Stored items from a collection
__________

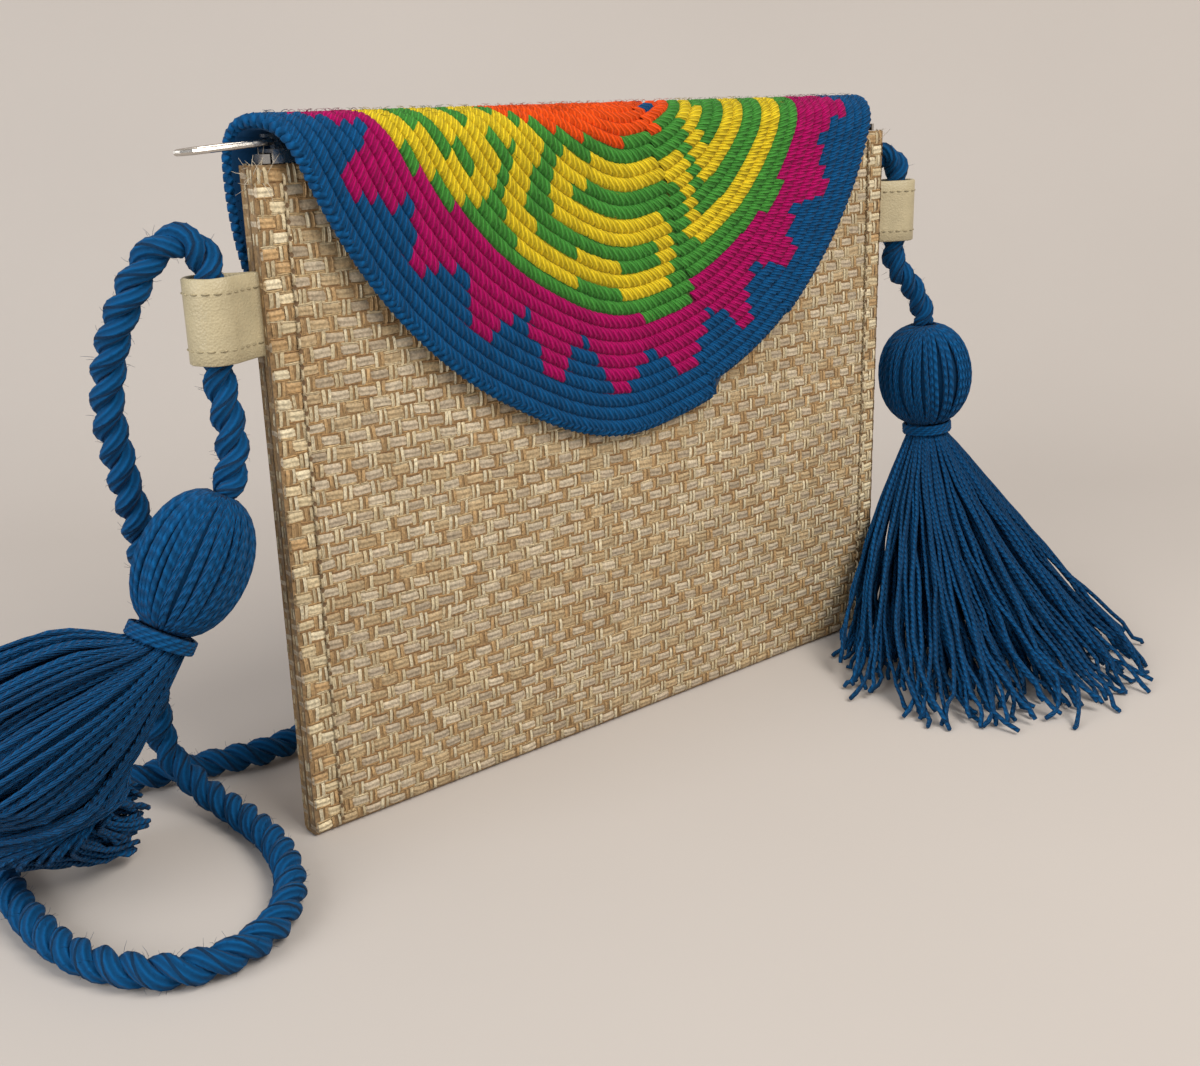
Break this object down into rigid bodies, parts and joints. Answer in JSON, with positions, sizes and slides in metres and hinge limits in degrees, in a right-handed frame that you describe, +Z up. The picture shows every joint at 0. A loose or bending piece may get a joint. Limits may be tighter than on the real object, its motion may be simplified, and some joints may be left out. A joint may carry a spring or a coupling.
{
  "type": "flap clutch bag",
  "caption": "Flat woven straw clutch bag with a crochet flap folded over a zipped mouth, leather side loops, a twisted cord strap and yarn tassels.",
  "frame": {"origin": "middle of the bag's bottom edge, on the surface it stands on", "axes": "+X along the bag's width towards its right side seen from the front, -Y out of the front face, +Z up from the bottom fold to the mouth"},
  "size_m": [0.4113, 0.2005, 0.2031],
  "materials": {
    "straw": "matt woven straw",
    "flap_yarn": "matt crochet cotton yarn",
    "blue_yarn": "soft yarn with a slight sheen",
    "leather": "satin cream leather",
    "zip_tape": "dark woven tape",
    "zip_metal": "polished"
  },
  "bodies": {
    "bag": {"woven_body": "straw", "crochet_flap": "flap_yarn", "leather_loop_left": "leather", "leather_loop_right": "leather", "zip_row_front": "zip_tape", "zip_row_back": "zip_tape", "zip_stop_left": "zip_metal", "zip_stop_right": "zip_metal", "strap_cord": "blue_yarn", "tassel_left_head": "blue_yarn", "tassel_left_binding": "blue_yarn", "tassel_left_skirt": "blue_yarn", "tassel_right_head": "blue_yarn", "tassel_right_binding": "blue_yarn", "tassel_right_skirt": "blue_yarn"},
    "slider": {"zip_slider": "zip_metal"},
    "pull": {"zip_pull": "zip_metal"}
  },
  "joints": [
    {"name": "zip_slide", "type": "slide", "parent": "bag", "child": "slider", "axis": [1, 0, 0], "range_m": [0, 0.228]},
    {"name": "zip_pull_hinge", "type": "hinge", "parent": "slider", "child": "pull", "pos_m": [-0.1179, 0, 0.1956], "axis": [0, 1, 0], "range_deg": [-0.3, 5]}
  ]
}
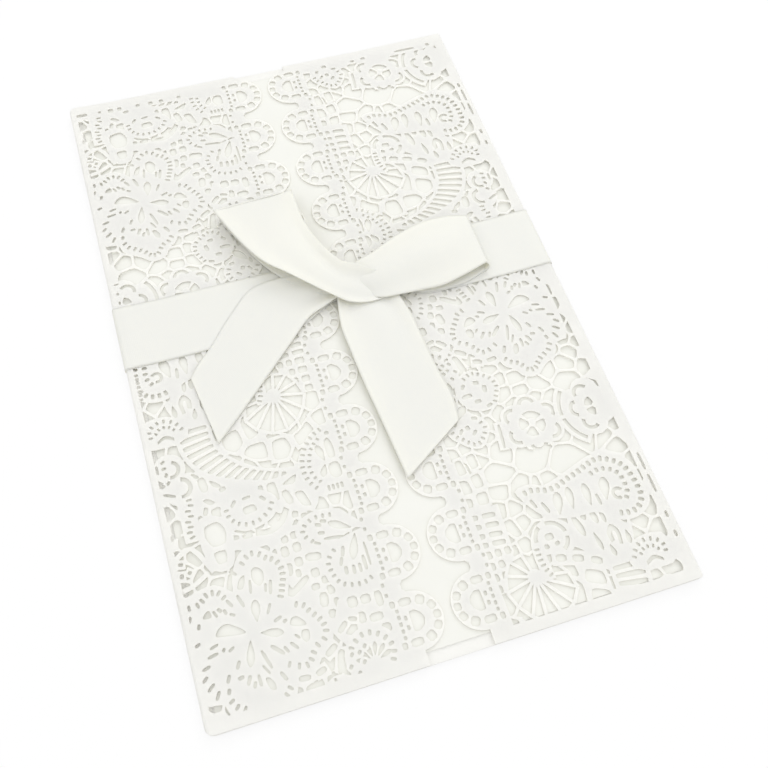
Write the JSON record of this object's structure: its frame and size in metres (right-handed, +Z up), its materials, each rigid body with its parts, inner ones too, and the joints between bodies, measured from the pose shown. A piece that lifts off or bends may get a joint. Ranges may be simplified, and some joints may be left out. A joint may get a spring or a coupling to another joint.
{
  "type": "laser cut wedding invitation",
  "caption": "Gate-fold wedding invitation of laser cut lace card with scalloped flaps, a plain card inside, tied shut with a satin ribbon bow.",
  "frame": {"origin": "centre of the invitation's outline, on the surface it lies on, under the ribbon at the back", "axes": "+X across the card to the right flap's fold, +Y up the card to its top edge, +Z up out of the front"},
  "size_m": [0.1206, 0.185, 0.0089],
  "materials": {
    "lace_card": "matt, faint pearl",
    "inner_card": "matt",
    "satin_ribbon": "soft satin"
  },
  "bodies": {
    "root": {"lace_wrap": "lace_card", "inner_card": "inner_card", "ribbon": "satin_ribbon"}
  },
  "joints": []
}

__________

→ OBJECTIVE
Your task is to gather every line with the word "joints" and copy it.

→ EXERCISE OUTPUT
Break this object down into rigid bodies, parts and joints. Answer in JSON, with positions, sizes and slides in metres and hinge limits in degrees, in a right-handed frame that you describe, +Z up. The picture shows every joint at 0. A loose or bending piece may get a joint. Limits may be tighter than on the real object, its motion may be simplified, and some joints may be left out. A joint may carry a spring or a coupling.
  "joints": [
Write the JSON record of this object's structure: its frame and size in metres (right-handed, +Z up), its materials, each rigid body with its parts, inner ones too, and the joints between bodies, measured from the pose shown. A piece that lifts off or bends may get a joint. Ranges may be simplified, and some joints may be left out. A joint may get a spring or a coupling to another joint.
  "joints": []